Reputation: 11017
I have written a Hive UDF that does decryption using an in-house API as follows:
public Text evaluate(String customer) {
String result = new String();
if (customer == null) { return null; }
try {
result = com.voltage.data.access.Data.decrypt(customer.toString(), "name");
} catch (Exception e) {
return new Text(e.getMessage());
}
return new Text(result);
}
and Data.decrypt does:
public static String decrypt(String data, String type) throws Exception {
configure();
String FORMAT = new String();
if (type.equals("ccn")) {
FORMAT = "CC";
} else if (type.equals("ssn")) {
FORMAT = "SSN";
} else if (type.equals("name")) {
FORMAT = "AlphaNumeric";
}
return library.FPEAccess(identity, LibraryContext.getFPE_FORMAT_CUSTOM(),String.format("formatName=%s", FORMAT),authMethod, authInfo, data);
}
where configure() creates a pretty expensive context object.
My question is: Does Hive execute this UDF once for every row returned by the query? i.e. If I'm selecting 10,000 rows, does the evaluate method get run 10,000 times?

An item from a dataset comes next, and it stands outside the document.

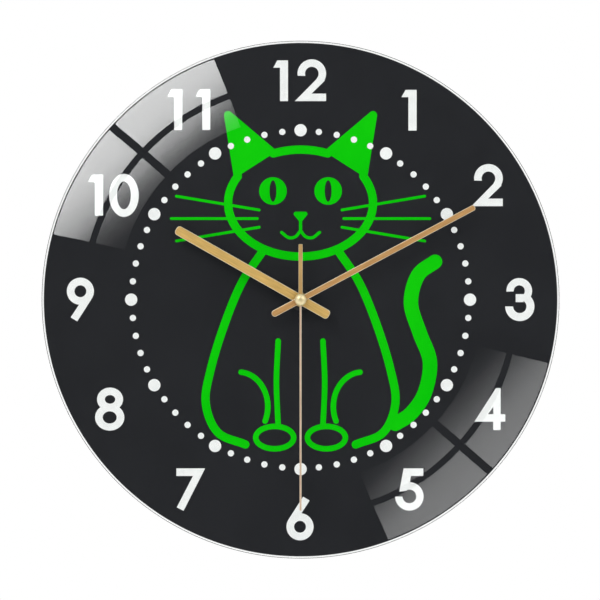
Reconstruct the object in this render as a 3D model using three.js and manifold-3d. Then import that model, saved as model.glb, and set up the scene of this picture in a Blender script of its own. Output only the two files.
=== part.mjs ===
// Round wall clock: a glass dial clamped to a quartz movement by its threaded post.
// Millimetres. The dial is laid out in its own plane: u to the right, v up, w out of the
// wall towards the viewer. The outer group turns that into +Z up with the dial facing -Y.
// Origin: on the hand arbor's axis, at the rear face of the movement, which lies on the wall.
import * as THREE from 'three';
import { mergeVertices } from 'three/addons/utils/BufferGeometryUtils.js';
import Module from 'manifold-3d';

const wasm = await Module();
wasm.setup();

// ---------------------------------------------------------------- driving dimensions
const DIAL_R = 150;            // glass disc radius
const GLASS_T = 4;             // glass thickness
const GLASS_BEVEL = 0.7;       // polished edge bevel
const PRINT_R = 148.9;         // printed layer radius
const PRINT_T = 0.3;
const DIAL_HOLE_R = 4.4;       // centre hole for the post

const CASE_HALF = 28;          // movement case is 56 x 56
const CASE_CORNER_R = 3;
const CASE_FRONT = 16;         // front face of the case
const FRONT_WALL = 1.5;        // front wall thickness
const SIDE_WALL = 1.4;
const COVER_T = 1.2;           // rear cover thickness

const BAY_TOP = -12.15;        // battery bay, opens to the rear
const BAY_BOTTOM = -27.05;
const BAY_HALF = 26.9;
const PARTITION_TOP = -11.2;   // wall between bay and mechanism

const POST_R = 4.0;            // M8 post
const POST_BORE_R = 2.75;
const POST_END = 25.3;
const HOUR_PIPE_R = 2.55;
const HOUR_PIPE_BORE_R = 1.95;
const MINUTE_PIPE_R = 1.75;
const MINUTE_PIPE_BORE_R = 0.8;
const SECONDS_ARBOR_R = 0.55;

// stack in front of the case, along w
const GASKET_W = [16.1, 17.1];
const FILM_W = [17.2, 17.2 + PRINT_T];
const GLASS_W = [17.9, 17.9 + GLASS_T];
const WASHER_W = [22.0, 22.6];
const NUT_W = [22.7, 24.9];
const HOUR_HAND_W = [26.1, 26.8];
const MINUTE_HAND_W = [28.2, 28.9];
const SECOND_HAND_W = [30.1, 30.5];
const CAP_W = [30.6, 33.2];

// hands: clock angle from 12, clockwise, in degrees
const HOUR_ANGLE = 299.5, MINUTE_ANGLE = 62.0, SECOND_ANGLE = 180;
const HOUR_HAND = { width: 5.5, tip: 82.7, tail: 18.9, corner: 2.0, eye: 3.6 };
const MINUTE_HAND = { root: 3.8, end: 3.3, tip: 114, tail: 18.7, eye: 3.2 };
const SECOND_HAND = { width: 1.15, tip: 121.8, tailWidth: 2.3, tail: 32, eye: 2.6 };

// wheel train: teeth and modules
const CANNON_T = 10, MOTION_T = 30, MOTION_PINION_T = 8, HOUR_T = 32, KNOB_T = 10, MOTION_M = 0.5;
const SECONDS_T = 30, INTER_PINION_T = 6, SECONDS_M = 0.6;
const INTER_T = 36, ROTOR_PINION_T = 6, ROTOR_M = 0.36;
const SECONDS_PINION_T = 6, THIRD_T = 45, THIRD_PINION_T = 6, CENTRE_T = 48, CENTRE_M = 0.4;
const THIRD_M = (THIRD_PINION_T + CENTRE_T) * CENTRE_M / (SECONDS_PINION_T + THIRD_T);

const deg = Math.PI / 180;
const at = (from, distance, degrees) =>
  [from[0] + distance * Math.cos(degrees * deg), from[1] + distance * Math.sin(degrees * deg)];
const ARBOR = [0, 0];
const MOTION_C = at(ARBOR, (CANNON_T + MOTION_T) * MOTION_M / 2, 150);
const KNOB_C = at(MOTION_C, (KNOB_T + MOTION_T) * MOTION_M / 2, 150);
const THIRD_C = at(ARBOR, (THIRD_PINION_T + CENTRE_T) * CENTRE_M / 2, 60);
const INTER_C = at(ARBOR, (SECONDS_T + INTER_PINION_T) * SECONDS_M / 2, -20);
const ROTOR_C = at(INTER_C, (INTER_T + ROTOR_PINION_T) * ROTOR_M / 2, 15);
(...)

My gut instinct tells me yes. And if so, then here's a second question:
Is there any way I can do one of the following:
a) run configure() once when the query first starts, then share the context object
b) instead of the UDF returning a decrypted string, it aggregates the encrypted string into some Set, then I do a bulk decrypt on the set?
Thanks in advance
Upvotes: 2
Views: 1703
Reputation: 18424
Is configure()
something that needs to be called once per JVM, or once per instance of the UDF class?
If once per JVM, just put it in a static block in the class, like so:
static {
configure();
}
If once per instance, put it in the constructor:
public [class name]() {
super();
configure();
}
Upvotes: 2